Em São Paulo, foi criado o método Giraldi para diminuir as mortes em confronto. O senhor pensa em implantar algo do tipo no Rio?

Método Giraldi é para armas curtas. Aqui, você vê que, em cada dois, um leva um fuzil. Temos que inventar um Giraldi para fuzil. Aquilo se aplica bem lá. Em São Paulo, o policial ainda anda fardado e desarmado no ônibus. Aqui, só nesta semana um policial levou um tiro quando estava fazendo abordagem a um ônibus. Isso nós estamos desconstruindo. Esperamos ver no futuro o policial indo para casa fardado desarmado. Cada coisa no seu lugar. Quando chegar o momento do método Giraldi no Rio de Janeiro, a gente aplica.

São Paulo, então, é menos violenta que o Rio?

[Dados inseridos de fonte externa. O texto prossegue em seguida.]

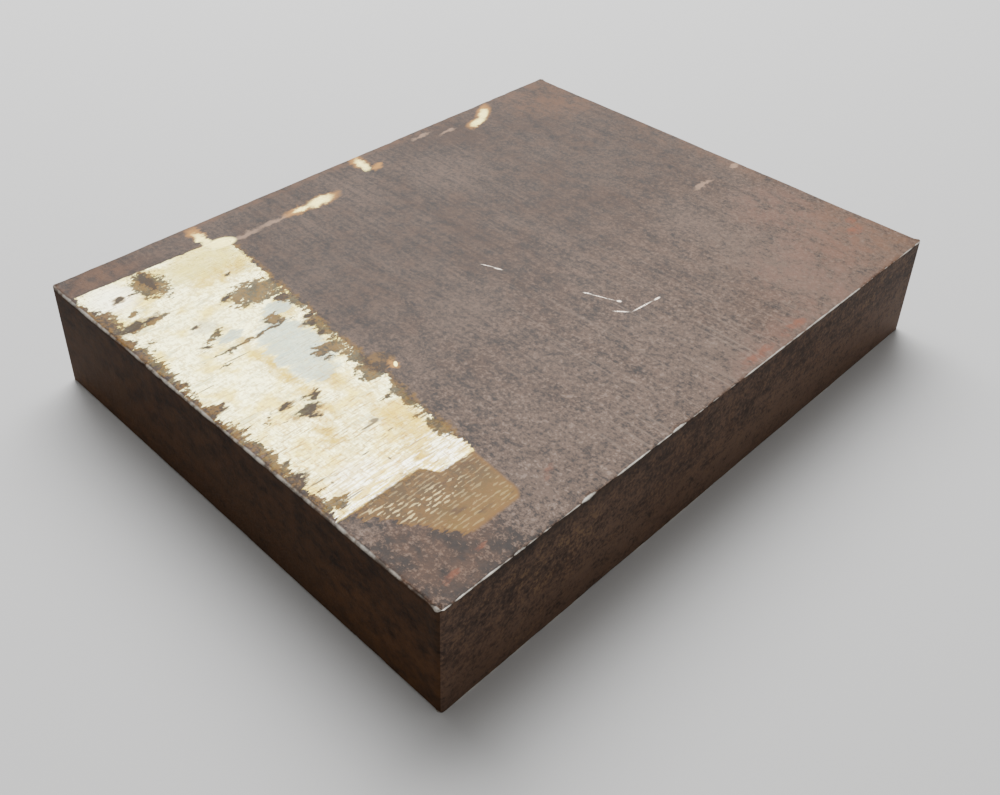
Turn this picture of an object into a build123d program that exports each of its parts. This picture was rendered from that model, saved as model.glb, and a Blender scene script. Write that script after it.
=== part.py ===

Não, São Paulo é mais violenta. O problema de São Paulo é o crime no asfalto. Não há a ideologia da facção. Tem o PCC, que é uma facção única, que não espalha isso para as favelas. Quando eu falo de ideologia de facção, é a identidade que a população acaba tendo. As facções lá não têm penetração tão grande quanto aqui. Eles estão mais dedicados aos roubos, seqüestros. Aqui, todo o forte funciona de acordo com o narcotráfico e com o grupo. Se for o Comando Vermelho, o que é importante é o grupo – toda a sua estrutura é para fortalecer o grupo: drogas, para comprar armas, para fortalecer o grupo e fazer guerra. Já no ADA, eles têm o negócio, a firma e as armas servem para dar sustentação ao negócio se for preciso. As armas não são a prioridade deles. São representações simbólicas diferentes.

Agora, com o fim do ano, completamos mais de um ano e meio que a polícia não realiza uma grande operação no Complexo do Alemão. Como o senhor vê aquela falta de combate ali?

Aquelas operações foram integradas entre PM e Polícia Civil, com todas as informações. Foi uma decisão à época. E elas foram a primeira fase, digamos, da política de segurança pública, mais marcadamente repressiva. Hoje, estamos em uma fase de retomada. O que não estava claro naquele momento, que é necessária a retomada daqueles territórios e a ocupação dele, hoje está muito claro. Então, o Complexo do Alemão ainda é uma área quente, muito quente, talvez a mais. Mas o Complexo está sendo estudado para quando chegar o seu momento de pacificação.

Por que policiais jovens?

O policial jovem ainda não sofreu as dores de perda de seus companheiros, não criou nenhum estereótipo contra ninguém. Ele não viu o companheiro dele tombar na favela. Ele não tem ainda nenhum ressentimento.

Mas eles vão envelhecer...

Claro, mas dentro de uma nova realidade. O antigo já vem de uma batida dessa guerra que se fez ao longo desses anos.

Os policiais novos vão sempre para as UPPs?

Não, nem todos. Vamos precisar de um número que eu não tenho ainda, porque ainda não terminamos esses estudos, e vamos dentro dos planos que a secretaria de segurança traçar, focando nas áreas. Por exemplo, o governador já sinalizou que nós vamos depois para a Tijuca. Esses efetivos que nós estamos formando, vamos para a Tijuca com eles. Ou seja, se as pessoas observarem, vamos fazer um movimento daqui onde estamos para a Zona Norte.

E as perspectivas para ano que vem?

Cada vez mais consolidação, mais UPPs. Serão mais 220 mil pessoas libertas do jugo do tráfico, já que a nossa conta é um policial para cada 65 habitantes nessas comunidades, em média.

O senhor acha que ser comandante mudou a sua visão como policial?

A minha visão ficou mais extensa. Descobri, por exemplo, que o comandante geral tem menos poder, que temos que negociar muito mais. Eu tenho tão menos poder do que eu imaginei que eu pudesse ter! Na verdade, ser comandante geral nunca passou pela minha cabeça.

Gostou?

Gostei. Estou gostando muito. Já passei por algumas dores. É muito duro ter que ir ao cemitério sepultar as pessoas e domingo passado eu tiver que ir. É muito duro encarar nossos erros, como foi o caso da ação diante do rapaz do Afro reggae que agonizava. É muito duro ter que admitir policiais muito mais identificados com o banditismo, como foi o caso daqueles dois que pegaram uma menina e levaram para o morro e deram um tiro nela. Eu já conhecia essa realidade, mas antes isso era problema do comandante geral. E, agora, eu sou o comandante geral.

Tem expectativas em relação à sua permanência?

Expectativas até dezembro do ano que vem. Com a reeleição do governador, acho que ele tem ótimos nomes para escolher. Se ele achar que eu tenho que continuar, eu sirvo à PM, sirvo ao povo do Rio de Janeiro e, claro, aos poderes do estado.